In real war, orders get delayed or misinterpreted, opportunities arise unpredictably, and reconnaissance is unreliable: what military strategists refer to as the “Fog of War”. Piquet models this really well. However – and this is really important for D&D – it does so in an exciting, “gamey” way. Instead of choosing which troop to order, you draw cards randomly from a “sequence deck”. Each card costs an action point to draw, and lets you move just a single troop type. Moving individual units costs even more points, so you need to think carefully: move your heavy infantry now, or hold out for that perfect cavalry charge? Sometimes when units get into trouble you’ll find yourself burning points just to pull the right card – wasting opportunities for other, perhaps more valuable, actions.
I've great memories of those sessions down in Bath. Gaming on a full-sized table with proper scenery and professionally painted troops is something else. In fact, it’s possibly the catalyst to my crack-like addiction for pre-painted D&D miniatures.

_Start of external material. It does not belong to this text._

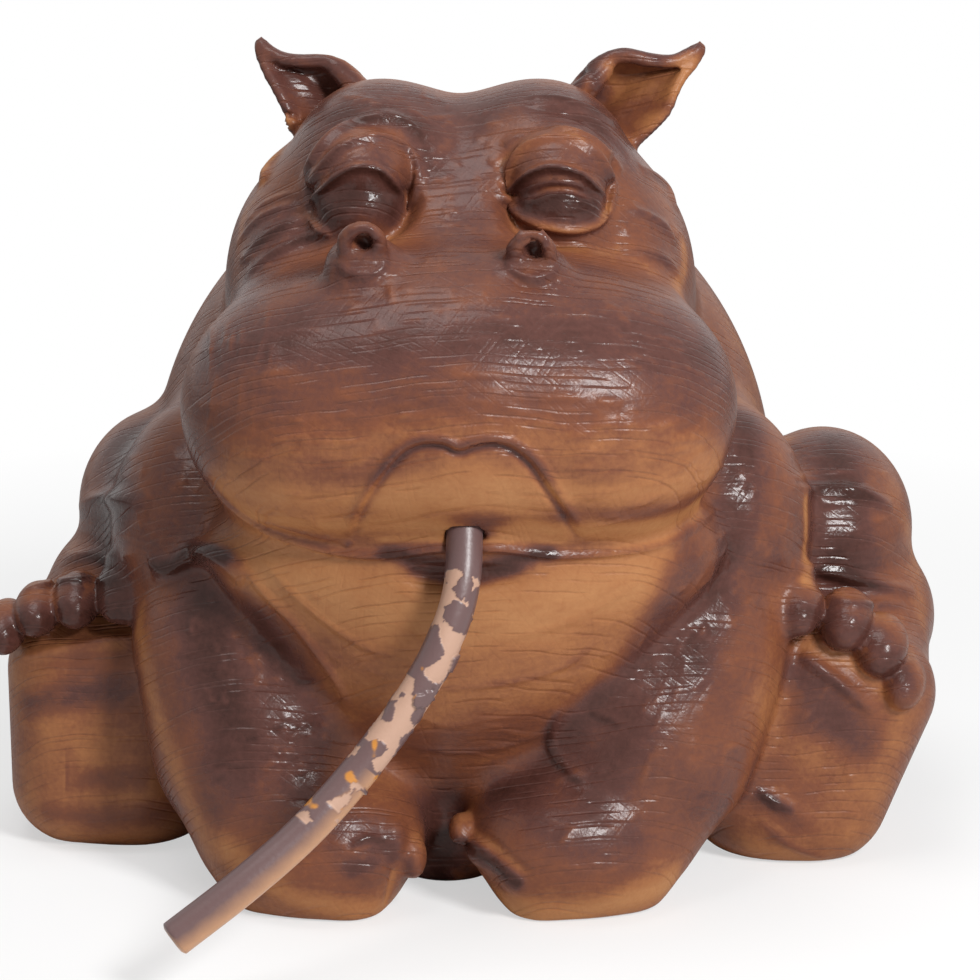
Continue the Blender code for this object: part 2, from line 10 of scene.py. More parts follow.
import logging
import math
import random
from dataclasses import dataclass, field
from enum import Enum

import bpy
import numpy as np
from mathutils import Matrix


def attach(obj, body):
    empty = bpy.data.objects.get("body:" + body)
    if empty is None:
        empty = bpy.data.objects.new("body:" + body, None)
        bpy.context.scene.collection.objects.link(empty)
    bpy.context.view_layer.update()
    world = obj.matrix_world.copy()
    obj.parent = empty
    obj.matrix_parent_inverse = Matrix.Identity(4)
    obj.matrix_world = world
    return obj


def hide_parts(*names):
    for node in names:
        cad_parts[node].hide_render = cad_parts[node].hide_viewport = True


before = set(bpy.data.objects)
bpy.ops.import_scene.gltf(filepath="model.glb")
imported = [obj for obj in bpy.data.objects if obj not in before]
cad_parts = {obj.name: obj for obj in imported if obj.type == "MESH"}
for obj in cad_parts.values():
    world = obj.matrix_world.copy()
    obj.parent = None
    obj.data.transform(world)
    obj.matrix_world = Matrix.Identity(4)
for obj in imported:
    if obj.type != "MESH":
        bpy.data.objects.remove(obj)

import openvdb
from mathutils import Euler, Vector
from mathutils.bvhtree import BVHTree

MM = 0.001

# The size of a noise table, and the headings in degrees between level, slanted and steep scratches.
TABLE = (32, 32, 32)
LEVEL_BELOW = 22.0
STEEP_ABOVE = 58.0

log = logging.getLogger("hippopotamus")

Point = tuple[float, ...]
Path = tuple[Point, ...]


class Mask(Enum):
    """What is painted on a piece, each as one value for each of its points."""

    TONE = "tone"
    LEVEL = "level_scratches"
    SLANTED = "slanted_scratches"
    STEEP = "steep_scratches"
    BARE = "bare"
    SPECK = "speck"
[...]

For my D&D mass battle rules I mixed a bit of Piquet with a bit of Warhammer Fantasy Battle, and ended up with something fairly unique. The rules here are tailored to our Moonstair fight, but you shouldn’t have any difficulty statting up your own troops. They'll also work with any edition (or system for that matter). For the Moonstair map, I grabbed the DDI map for the module, overlaid a grid in photoshop, and printed it out over two sheets of A3. We used D&D miniatures to represent each unit, and pennies for Action Points.